There are many economic factors that can impact the performance of TELUS as well as the whole telecom industry. Possible factors include, consumer confidence and spending, increased competition, economic recessions and technology risks among the industry (Rogers 2013). All these factors affect TELUS’ bottom line and to what degree is important in understanding the risks TELUS is exposed to within the economy in operates in.

        TELUS’s business relies heavily on consumer confidence and spending (TELUS 2013). Recessions will cause economic uncertainty and can erode consumer and business confidence and ultimately reduce discretionary spending (Rogers). This will obviously impact TELUS in a negative way since the reduction in consumer confidence may lower demand for their product and services and lead to a higher churn rate. During a recession, governments will usually cut budgets, businesses will struggle and unemployment will rise. The resulting effect usually involves those that are still in work to start saving more (Johanides, 2012). When people are saving more and spending less, demand for the products and services offered by TELUS will depreciate. One argument against this however, is that in today’s society, a large majority of people use cell phones or other wireless/wireline related services provided by telecom companies regardless of the economic state. According to Statistics Canada, in 2013, 83% of Canadian households had an active cellphone, up from 78% in 2010 and this number continues to trend upwards (Statistics Canada, 2014). Since cellphones have practically become a necessity, there will always be a demand for cellphones (Siddiqui, Jabeen, Mumtaz, 2014). The risks that TELUS and its competitors (Rogers and Bell) may encounter are losing its customers to lower costing plans since consumers may seek lower competitive prices (Rogers).

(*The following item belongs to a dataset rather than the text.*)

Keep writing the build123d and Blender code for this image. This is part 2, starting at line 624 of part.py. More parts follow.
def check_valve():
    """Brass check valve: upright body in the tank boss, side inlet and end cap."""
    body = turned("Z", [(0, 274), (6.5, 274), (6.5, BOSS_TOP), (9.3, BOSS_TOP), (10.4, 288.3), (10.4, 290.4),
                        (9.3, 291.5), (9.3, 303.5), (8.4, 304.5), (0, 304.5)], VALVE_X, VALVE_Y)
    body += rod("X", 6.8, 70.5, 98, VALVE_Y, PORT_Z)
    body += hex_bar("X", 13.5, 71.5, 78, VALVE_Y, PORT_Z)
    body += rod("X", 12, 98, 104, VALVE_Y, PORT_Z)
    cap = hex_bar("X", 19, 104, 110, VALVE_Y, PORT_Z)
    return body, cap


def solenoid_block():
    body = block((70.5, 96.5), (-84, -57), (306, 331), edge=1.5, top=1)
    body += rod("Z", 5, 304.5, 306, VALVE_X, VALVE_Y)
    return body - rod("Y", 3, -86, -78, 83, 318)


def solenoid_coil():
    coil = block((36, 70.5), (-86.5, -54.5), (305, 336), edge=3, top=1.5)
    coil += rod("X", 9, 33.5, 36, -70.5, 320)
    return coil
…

With the increase in competition within the industry, price plays an important factor in retaining customers and acquiring new ones from competitors. With a weaker economy, there is an even larger emphasis on providing a superior service at a cheaper price relative to the competition (CRTC, 2014). When it comes to price comparison between incumbents, there is not much difference between the services they provide and the prices offered. However, there is a significant difference in the prices at which the new entrants in each major province is offering their products versus the incumbents (CRTC).  For example, Canadian mobile Internet service rates are offered by new entrants at significantly lower prices. Customers in major cities such as Vancouver, Toronto and Montreal will see between 20%-26% lower monthly prices in the 2GB/month plans and 26%-44% lower prices on the 5GB/month plans. Obviously these cheaper prices come with their own limitations, as quality of service may not be in comparison between new entrant companies and established industry leading companies. In times economic hardship, it is possible that consumers may seek lower price alternatives and new entrant companies may be the solution. Furthermore, there is no assurance for these larger telecom companies such as TELUS, Rogers and Bell that future competitors will enter the market space with superior services at lower prices, adapt more quickly to evolving industry trends or just simply offer competing services to put downward pressure on current prices (Rogers).